**Task statement**. In the listing below, locate the line that contains "return loop" and the line that contains "cad_parts[node].hide_render = cad_parts[node].hide_viewport". Restate word for word those two lines and every line between them, and nothing else.

• • • • • • •

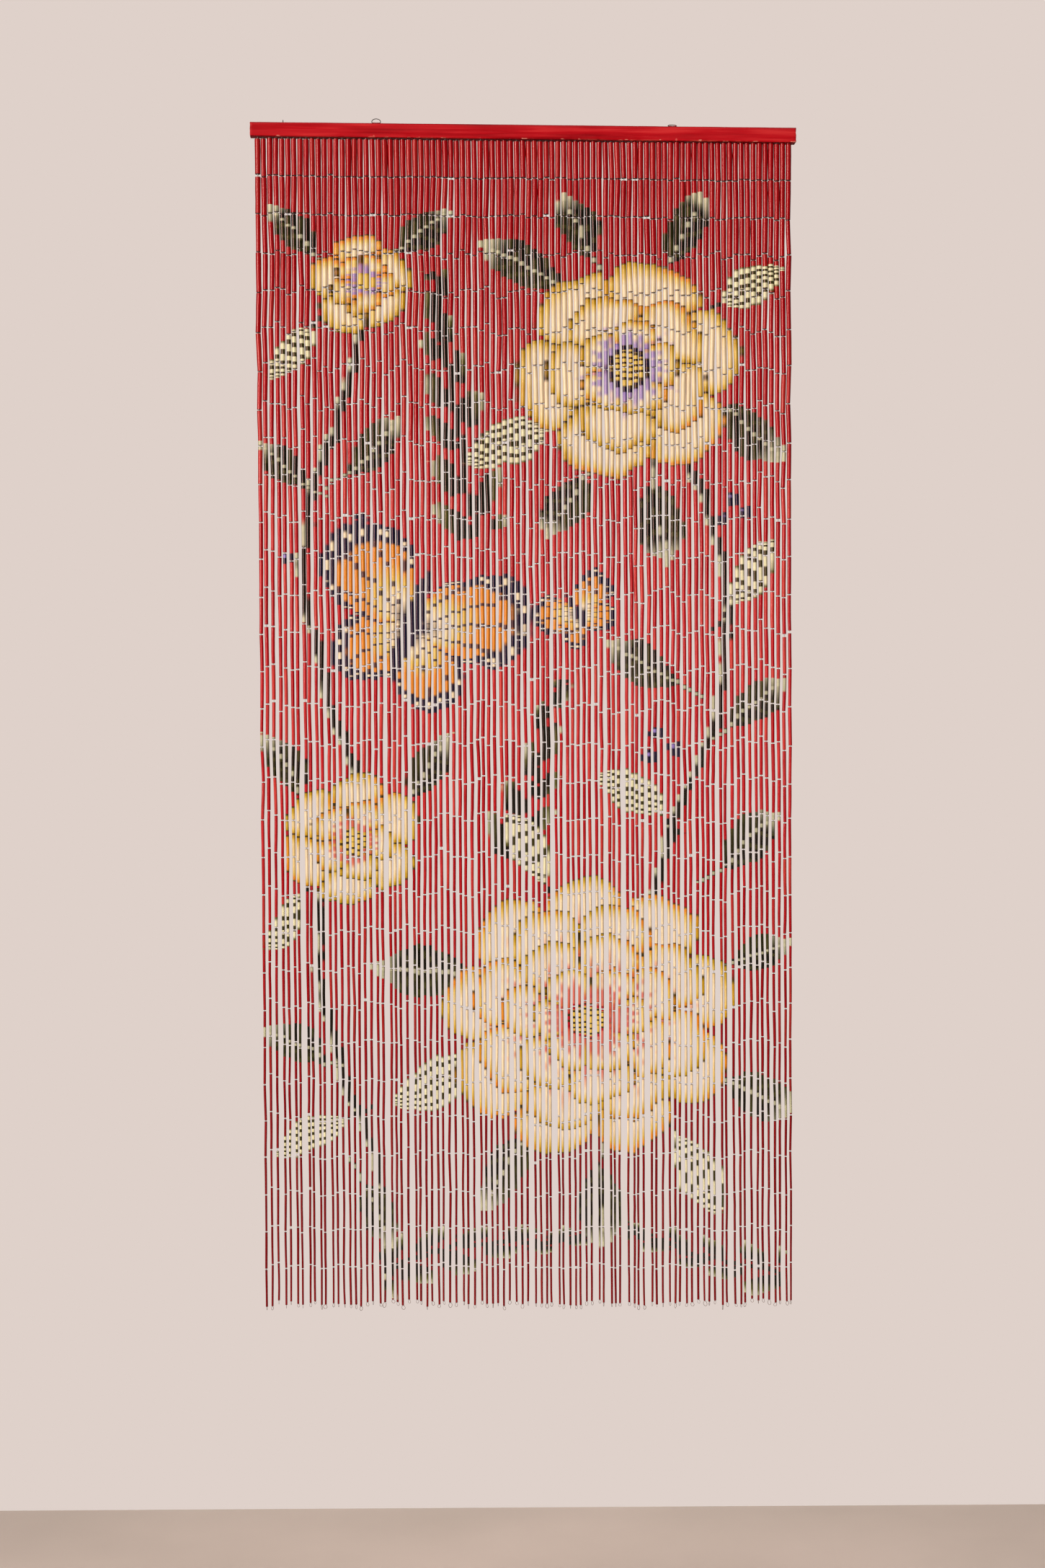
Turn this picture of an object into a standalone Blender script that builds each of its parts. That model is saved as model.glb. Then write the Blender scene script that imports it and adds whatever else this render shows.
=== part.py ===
"""Bamboo bead blind: strands of bamboo tubes on wire, hung from a painted wooden header bar.

Metres, +Z up. The origin is the centre of the header bar's back face, which lies
against the wall. +Y points into the wall, +X runs along the bar to the right.
"""
import math
import random

import bmesh
import bpy
from mathutils import Matrix

# Header bar
BAR_LENGTH = 0.900
BAR_DEPTH = 0.018
BAR_HEIGHT = 0.024
BAR_EDGE = 0.0008

# Strands
STRAND_COUNT = 90
STRAND_FIELD = 0.876
STRAND_Y = -0.009
STRAND_LENGTH = 1.924
LENGTH_TREND = 0.016
LENGTH_SPREAD = 0.0055
TOP_RADIUS = 0.0039
RADIUS_DECAY = 0.89
STRAND_STEPS = 8
STRAIGHT_START = 0.005

# Lean, bow and sway of a strand, each the largest sideways reach at its full size
LEAN_REACH = 0.0026
BOW_REACH = 0.0008
SWAY_REACH = 0.0004
WAVE_REACH = 0.0012
DEPTH_REACH = 0.0024
STRAND_SEED = 410

# End loop of a strand's wire, as a thin tail
TAIL_RADIUS = 0.0009
TAIL_LENGTH = 0.0115

# Strip under the bar that the strand roots are fused into
STRIP_LENGTH = 0.886
STRIP_DEPTH = 0.0086
STRIP_HEIGHT = 0.002
SEAT_GAP = 0.0003

# Hanging loops of bent wire on top of the bar
LOOP_X = 0.244
LOOP_Y = -0.0152
LOOP_WIDTH = 0.0144
LOOP_HEIGHT = 0.0072
LOOP_CORNER = 0.0018
LOOP_WIRE = 0.0013
LOOP_BACK_TILT = math.radians(58.0)

# Nail stub in the top of the bar
NAIL_X = -0.396
NAIL_Y = -0.0135
NAIL_RADIUS = 0.0007
NAIL_HEIGHT = 0.0042

BAR_TOP = BAR_HEIGHT / 2
BAR_BOTTOM = -BAR_HEIGHT / 2


def clear_scene():
    for old in list(bpy.data.objects):
        bpy.data.objects.remove(old, do_unlink=True)


def new_collection(name):
    collection = bpy.data.collections.new(name)
    bpy.context.scene.collection.children.link(collection)
    return collection


def make_material(name, colour, roughness, metallic=0.0):
    material = bpy.data.materials.new(name)
    material.use_nodes = True
    shader = material.node_tree.nodes["Principled BSDF"]
    shader.inputs["Base Color"].default_value = (*colour, 1.0)
    shader.inputs["Roughness"].default_value = roughness
    shader.inputs["Metallic"].default_value = metallic
    return material


def mesh_object(name, shape, material, collection):
    """An object from a bmesh, which is freed."""
    mesh = bpy.data.meshes.new(name)
    shape.to_mesh(mesh)
    shape.free()
    if material:
        mesh.materials.append(material)
    obj = bpy.data.objects.new(name, mesh)
    collection.objects.link(obj)
    return obj


def box(length, depth, height, centre):
    """A bmesh box of the given size."""
    shape = bmesh.new()
    place = Matrix.Translation(centre) @ Matrix.Diagonal((length, depth, height, 1.0))
    bmesh.ops.create_cube(shape, size=1.0, matrix=place)
    return shape


def wire_curve(name, runs, bevel_depth, cyclic, sides_level):
    """A curve object with one POLY spline for each run of (point, radius) pairs."""
    curve = bpy.data.curves.new(name, "CURVE")
    curve.dimensions = "3D"
    curve.bevel_depth = bevel_depth
    curve.bevel_resolution = sides_level
    curve.use_fill_caps = not cyclic
    for run in runs:
        spline = curve.splines.new("POLY")
        spline.points.add(len(run) - 1)
        spline.use_cyclic_u = cyclic
        for target, (point, radius) in zip(spline.points, run):
            target.co = (*point, 1.0)
            target.radius = radius
    return bpy.data.objects.new(name, curve)


def curve_to_mesh_object(curve_object, name, material, collection):
    """The curve's evaluated mesh as a closed mesh object. The curve is removed."""
    collection.objects.link(curve_object)
    graph = bpy.context.evaluated_depsgraph_get()
    mesh = bpy.data.meshes.new_from_object(curve_object.evaluated_get(graph))
    mesh.name = name
    weld = bmesh.new()
    weld.from_mesh(mesh)
    bmesh.ops.remove_doubles(weld, verts=weld.verts, dist=1e-6)
    weld.to_mesh(mesh)
    weld.free()
    mesh.materials.clear()
    if material:
        mesh.materials.append(material)
    obj = bpy.data.objects.new(name, mesh)
    obj.matrix_world = curve_object.matrix_world.copy()
    collection.objects.link(obj)
    bpy.data.objects.remove(curve_object, do_unlink=True)
    return obj


def strand_x(index):
    """Where a strand leaves the bar."""
    return (index / (STRAND_COUNT - 1) - 0.5) * STRAND_FIELD


def strand_traits(index):
    """The random traits of one strand, always drawn in the same order."""
    draw = random.Random(STRAND_SEED + index)
    names = ("lean", "bow", "sway", "depth", "length", "girth", "phase")
    return {name: draw.uniform(-1.0, 1.0) for name in names}


def strand_length(index, traits):
    """From the bar's underside to the lower end of the last tube."""
    trend = LENGTH_TREND * (index / (STRAND_COUNT - 1) - 0.5)
    return STRAND_LENGTH + trend + LENGTH_SPREAD * traits["length"]


def strand_point(index, traits, t):
    """A point of the strand's middle line, with t from 0 at the bar to 1 at its end."""
    across = index / STRAND_COUNT
    side = LEAN_REACH * traits["lean"] * t
    side += WAVE_REACH * math.sin(2 * math.pi * (2.2 * across + 0.15)) * t * t
    side += BOW_REACH * traits["bow"] * math.sin(math.pi * t)
    side += SWAY_REACH * math.sin(2 * math.pi * (1.5 * t + traits["phase"])) * t
    back = DEPTH_REACH * traits["depth"] * math.sin(0.5 * math.pi * t)
    drop = strand_length(index, traits) * t
    return (strand_x(index) + side, STRAND_Y + back, BAR_BOTTOM - drop)


def strand_radius(traits, t):
    """The tubes are cut from one cane, so they grow thinner downwards."""
    return TOP_RADIUS * (1.0 + 0.05 * traits["girth"]) * math.exp(-RADIUS_DECAY * t)


def strand_run(index):
    """The points and radii of one strand, from inside the strip to the end of its wire."""
    traits = strand_traits(index)
    top_radius = strand_radius(traits, 0.0)
    root = (strand_x(index), STRAND_Y, BAR_BOTTOM - SEAT_GAP - STRIP_HEIGHT / 2)
    start = (strand_x(index), STRAND_Y, BAR_BOTTOM - STRAIGHT_START)
    run = [(root, top_radius), (start, top_radius)]
    for step in range(1, STRAND_STEPS + 1):
        t = step / STRAND_STEPS
        run.append((strand_point(index, traits, t), strand_radius(traits, t)))
    x, y, z = run[-1][0]
    run.append(((x, y, z - TAIL_RADIUS), TAIL_RADIUS))
    run.append(((x, y, z - TAIL_LENGTH), TAIL_RADIUS))
    return run


def build_bar(collection):
    paint = make_material("red_painted_wood", (0.50, 0.012, 0.018), 0.42)
    shape = box(BAR_LENGTH, BAR_DEPTH, BAR_HEIGHT, (0.0, -BAR_DEPTH / 2, 0.0))
    bar = mesh_object("header_bar", shape, paint, collection)
    edge = bar.modifiers.new("edge", "BEVEL")
    edge.width = BAR_EDGE
    edge.segments = 2
    edge.limit_method = "ANGLE"
    return bar


def build_strands(collection, cutters):
    paint = make_material("painted_bamboo", (0.48, 0.02, 0.03), 0.35)
    runs = [strand_run(index) for index in range(STRAND_COUNT)]
    curve = wire_curve("strand_curve", runs, 1.0, False, 0)
    bundle = curve_to_mesh_object(curve, "strand_bundle", None, cutters)
    bundle.hide_render = True
    bundle.display_type = "WIRE"
    centre = (0.0, STRAND_Y, BAR_BOTTOM - SEAT_GAP - STRIP_HEIGHT / 2)
    shape = box(STRIP_LENGTH, STRIP_DEPTH, STRIP_HEIGHT, centre)
    strands = mesh_object("strands", shape, paint, collection)
    join = strands.modifiers.new("join", "BOOLEAN")
    join.operation = "UNION"
    join.object = bundle
    return strands


def loop_outline(tilt):
    """The wire's middle line: a flat base run, two tight corners and a round arch."""
    half = LOOP_WIDTH / 2
    shoulder = LOOP_CORNER
    outline = []
    for step in range(4):
        turn = math.radians(-90.0 + 30.0 * step)
        reach = half - LOOP_CORNER + LOOP_CORNER * math.cos(turn)
        outline.append((reach, shoulder + LOOP_CORNER * math.sin(turn)))
    for step in range(1, 12):
        turn = math.pi * step / 12
        outline.append((half * math.cos(turn), shoulder + (LOOP_HEIGHT - shoulder) * math.sin(turn)))
    for step in range(4):
        turn = math.radians(180.0 + 30.0 * step)
        reach = -half + LOOP_CORNER + LOOP_CORNER * math.cos(turn)
        outline.append((reach, shoulder + LOOP_CORNER * math.sin(turn)))
    return [(x, rise * math.sin(tilt), rise * math.cos(tilt)) for x, rise in outline]


def build_hanger_loop(name, centre_x, tilt, wire, collection):
    base = BAR_TOP + SEAT_GAP + LOOP_WIRE / 2
    run = [((centre_x + x, LOOP_Y + y, base + z), 1.0) for x, y, z in loop_outline(tilt)]
    curve = wire_curve(name + "_curve", [run], LOOP_WIRE / 2, True, 2)
    loop = curve_to_mesh_object(curve, name, wire, collection)
    loop.data.shade_smooth()
    return loop


def build_nail(wire, collection):
    shape = bmesh.new()
    centre = (NAIL_X, NAIL_Y, BAR_TOP + SEAT_GAP + NAIL_HEIGHT / 2)
    bmesh.ops.create_cone(
        shape,
        cap_ends=True,
        segments=12,
        radius1=NAIL_RADIUS,
        radius2=NAIL_RADIUS * 0.8,
        depth=NAIL_HEIGHT,
        matrix=Matrix.Translation(centre),
    )
    nail = mesh_object("nail_stub", shape, wire, collection)
    nail.data.shade_smooth()
    nail.data.set_sharp_from_angle(angle=math.radians(40.0))
    return nail


clear_scene()
blind = new_collection("bamboo_bead_blind")
cutters = new_collection("cutters")
build_bar(blind)
build_strands(blind, cutters)
dark_wire = make_material("dark_iron_wire", (0.05, 0.045, 0.04), 0.5, 1.0)
build_hanger_loop("hanger_loop_left", -LOOP_X, 0.0, dark_wire, blind)
build_hanger_loop("hanger_loop_right", LOOP_X, LOOP_BACK_TILT, dark_wire, blind)
build_nail(dark_wire, blind)
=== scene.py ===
import math
import random

import bmesh
import bpy
import numpy as np
from mathutils import Matrix, Vector, noise


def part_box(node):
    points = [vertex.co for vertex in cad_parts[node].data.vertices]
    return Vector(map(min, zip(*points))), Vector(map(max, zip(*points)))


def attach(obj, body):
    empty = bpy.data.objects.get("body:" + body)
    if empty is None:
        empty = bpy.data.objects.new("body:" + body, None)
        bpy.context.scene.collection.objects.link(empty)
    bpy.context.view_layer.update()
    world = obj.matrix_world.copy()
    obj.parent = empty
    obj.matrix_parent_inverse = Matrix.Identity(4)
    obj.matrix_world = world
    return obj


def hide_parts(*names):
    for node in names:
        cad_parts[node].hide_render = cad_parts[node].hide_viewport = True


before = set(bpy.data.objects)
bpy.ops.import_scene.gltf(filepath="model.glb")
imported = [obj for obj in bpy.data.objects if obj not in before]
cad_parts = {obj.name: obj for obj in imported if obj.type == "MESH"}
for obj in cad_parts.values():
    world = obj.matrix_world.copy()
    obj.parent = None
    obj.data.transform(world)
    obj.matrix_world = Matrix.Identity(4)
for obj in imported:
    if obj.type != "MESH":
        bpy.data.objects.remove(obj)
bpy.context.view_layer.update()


# Camera
# It stands 3.6 m in front of the blind, a little to the left and at half its height, and
# looks slightly to the right and down, as in the photograph.
CAMERA_SPOT = (-0.2227, -3.6118, -0.9911)
CAMERA_TURN = math.radians(-3.382)
CAMERA_TILT = math.radians(90.0 - 1.277)
CAMERA_ROLL = math.radians(-0.329)

camera_data = bpy.data.cameras.new("photo_camera")
camera_data.lens = 50.0
camera_data.sensor_width = 36.0
camera = bpy.data.objects.new("photo_camera", camera_data)
bpy.context.collection.objects.link(camera)
camera.matrix_world = (
    Matrix.Translation(CAMERA_SPOT)
    @ Matrix.Rotation(CAMERA_TURN, 4, "Z")
    @ Matrix.Rotation(CAMERA_TILT, 4, "X")
    @ Matrix.Rotation(CAMERA_ROLL, 4, "Z")
)
bpy.context.scene.camera = camera


# Header bar
# A sawn softwood batten with its arrises just knocked off, brushed with one thick coat of
# red paint. The brush left streaks along it, and the lower arris is chipped and worn.
BAR_ARRIS = 0.0011
BAR_TAPER = 0.0016
BAR_CUTS_ALONG = 220
BAR_CUTS_ACROSS = 5
SAW_MARK_DEPTH = 0.0012
SAW_MARK_ZONE = 0.0006
FACE_WANDER = 0.0002
WANDER_SEED = 5
CHIP_ZONE = 0.0012
CHIP_DEPTH = 0.0030
CHIP_LEVEL = 0.34
bar_low, bar_high = (Vector(corner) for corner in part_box("header_bar"))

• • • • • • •

**Answer for the task**.
    return loop


def build_nail(wire, collection):
    shape = bmesh.new()
    centre = (NAIL_X, NAIL_Y, BAR_TOP + SEAT_GAP + NAIL_HEIGHT / 2)
    bmesh.ops.create_cone(
        shape,
        cap_ends=True,
        segments=12,
        radius1=NAIL_RADIUS,
        radius2=NAIL_RADIUS * 0.8,
        depth=NAIL_HEIGHT,
        matrix=Matrix.Translation(centre),
    )
    nail = mesh_object("nail_stub", shape, wire, collection)
    nail.data.shade_smooth()
    nail.data.set_sharp_from_angle(angle=math.radians(40.0))
    return nail


clear_scene()
blind = new_collection("bamboo_bead_blind")
cutters = new_collection("cutters")
build_bar(blind)
build_strands(blind, cutters)
dark_wire = make_material("dark_iron_wire", (0.05, 0.045, 0.04), 0.5, 1.0)
build_hanger_loop("hanger_loop_left", -LOOP_X, 0.0, dark_wire, blind)
build_hanger_loop("hanger_loop_right", LOOP_X, LOOP_BACK_TILT, dark_wire, blind)
build_nail(dark_wire, blind)
=== scene.py ===
import math
import random

import bmesh
import bpy
import numpy as np
from mathutils import Matrix, Vector, noise


def part_box(node):
    points = [vertex.co for vertex in cad_parts[node].data.vertices]
    return Vector(map(min, zip(*points))), Vector(map(max, zip(*points)))


def attach(obj, body):
    empty = bpy.data.objects.get("body:" + body)
    if empty is None:
        empty = bpy.data.objects.new("body:" + body, None)
        bpy.context.scene.collection.objects.link(empty)
    bpy.context.view_layer.update()
    world = obj.matrix_world.copy()
    obj.parent = empty
    obj.matrix_parent_inverse = Matrix.Identity(4)
    obj.matrix_world = world
    return obj


def hide_parts(*names):
    for node in names:
        cad_parts[node].hide_render = cad_parts[node].hide_viewport = True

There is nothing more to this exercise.